Three Penn State faculty members awarded Evan Pugh Professorships

April 26, 2012

UNIVERSITY PARK, Pa. -- Three Penn State faculty members have been named Evan Pugh Professors, joining a list of only 62 recognized since the title's inception in 1960. Even Pugh Professorships are the highest honor the University bestows on its faculty.

The latest honorees are Jainendra K. Jain, Erwin Mueller Professor of Physics, Eberly College of Science; James F. Kasting, Distinguished Professor of Geosciences, College of Earth and Mineral Sciences; and Bruce E. Logan, Kappe Professor of Environmental Engineering, College of Engineering.

The Evan Pugh Professorships, named for Penn State's first president, are awarded to faculty members who are nationally or internationally acknowledged leaders in their fields of research or creative activity; have demonstrated significant leadership in raising the standards of the University with respect to teaching, research or creativity, and service; and demonstrate excellent teaching skills with undergraduate and graduate students who have subsequently achieved distinction in their field.

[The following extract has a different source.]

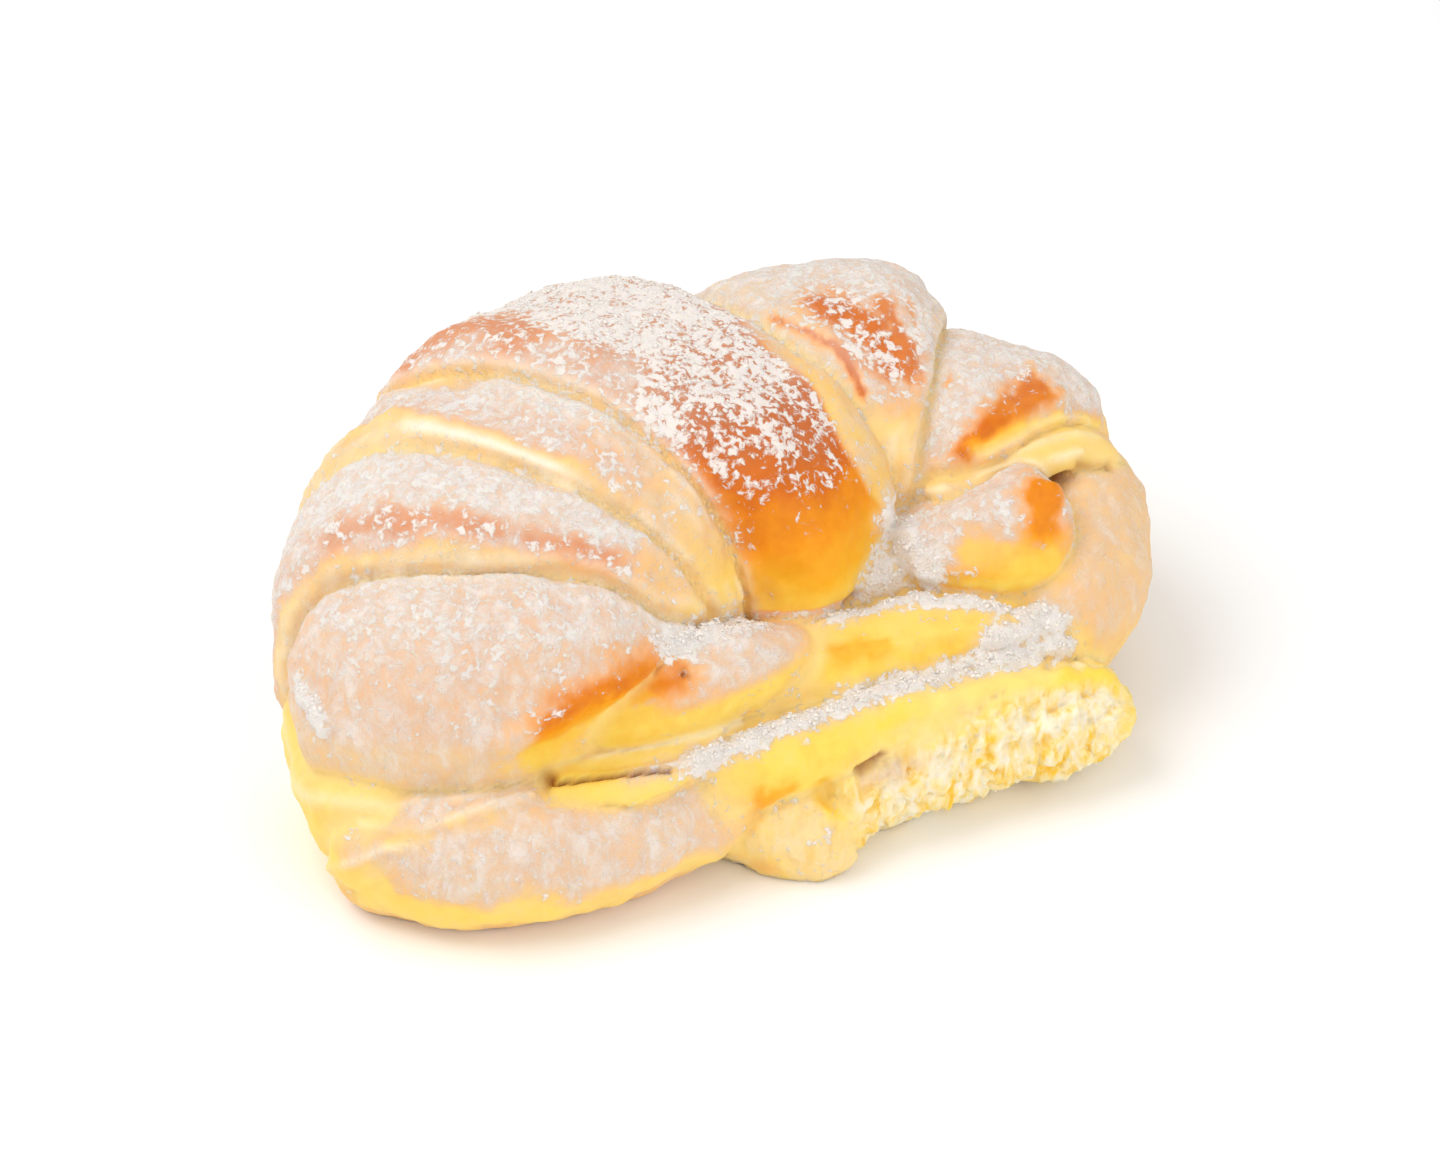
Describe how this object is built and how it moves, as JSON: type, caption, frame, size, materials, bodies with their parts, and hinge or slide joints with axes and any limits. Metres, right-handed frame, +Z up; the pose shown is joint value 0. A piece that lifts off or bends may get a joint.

Jainendra K. Jain joined the Penn State faculty in 1998. As a condensed matter theorist, his research has focused on the area of strongly interacting electronic systems in low dimensions. He is best known for work leading to the discovery of exotic particles called composite fermions and for developing the theoretical basis for the phenomenon knows as the fractional quantum Hall effect.

Jain holds a doctorate from Stony Brook University and completed postdoctoral work at the University of Maryland and Yale University. He is a Fellow of the American Physical Society, the American Academy of Arts and Sciences, the American Association for the Advancement of Science, the Alfred P. Sloan Foundation and the John Simon Guggenheim Memorial Foundation. He is a recipient of the Oliver E. Buckley Prize of the American Physical Society.

Visit to learn more about Jainendra K. Jain and his research.

James Kasting joined the Penn State faculty in 1988. He specializes in the evolution of Earth's climate and atmosphere. Another area of interest is the study of habitable zones around other star systems, a field that is critical to the search for extraterrestrial life.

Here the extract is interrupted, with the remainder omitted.